Book Marketing in a Nutshell??
Posted On: 2015-03-04
by: Bill Platt

March
4th, 2015
I know I have mentioned this to you before, but it is worth mentioning to you again and again.

I talk to book authors regularly who seem to have a real fear of the book marketing process.

People tell me that they cannot actually do marketing for their books.

Then I ask the interesting question, "How come?"

Here is what most folks tell me:

* I don't know how;
* I cannot afford it;
* It is too hard.

As someone who is experienced in this kind of things, I hear three responses, but I also know that the first one is the most true answer -- "I don't know how."

I know that because most people can afford free.

I also know that most people can do a lot of the simple things in just a few minutes each day.

Heck. I have been writing and marketing my stuff for nearly 15 years. In that time, I have found the hardest part to be the writing -- never the marketing.

I remember the first time I decided to login to Amazon Kindle to upload one of my manuscripts.

The fear was almost palpable. I dreaded getting into Amazon's control panel, because I was literally scared to death that uploading my manuscript would be too hard.
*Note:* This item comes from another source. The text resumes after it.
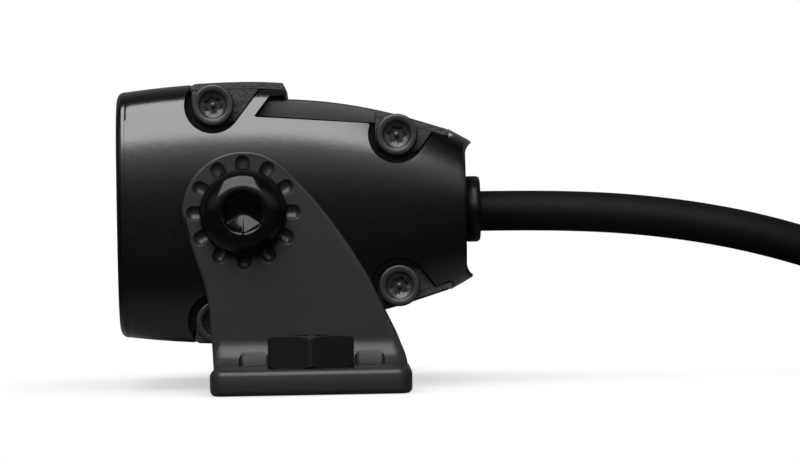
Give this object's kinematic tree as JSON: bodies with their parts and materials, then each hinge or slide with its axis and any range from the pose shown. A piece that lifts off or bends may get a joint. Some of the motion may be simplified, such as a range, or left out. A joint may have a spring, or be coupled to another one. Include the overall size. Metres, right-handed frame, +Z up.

I thought that they would require me to reformat my document in a format they preferred, then I would spend the next two days trying to figure out how to set margins on my document.

And then I logged into Amazon's control panel.

And as usual, the fear of what could happen was far worse that what would actually happen.

It is like being a parent. If you ask your kids what kind of punishment they deserve for the bad thing they did, they will often select a punishment worse than you would have selected for them.

We fear the unknown, and we fear things that might stop our progress.

What Is Marketing Actually?

Marketing is actually just the process we go through to create an interest in our product -- our book.

We create a book (product) we want to sell.
We find the people who will most likely want to buy our book.
Then we have a conversation with those folks...
Telling them why they would want to read our books.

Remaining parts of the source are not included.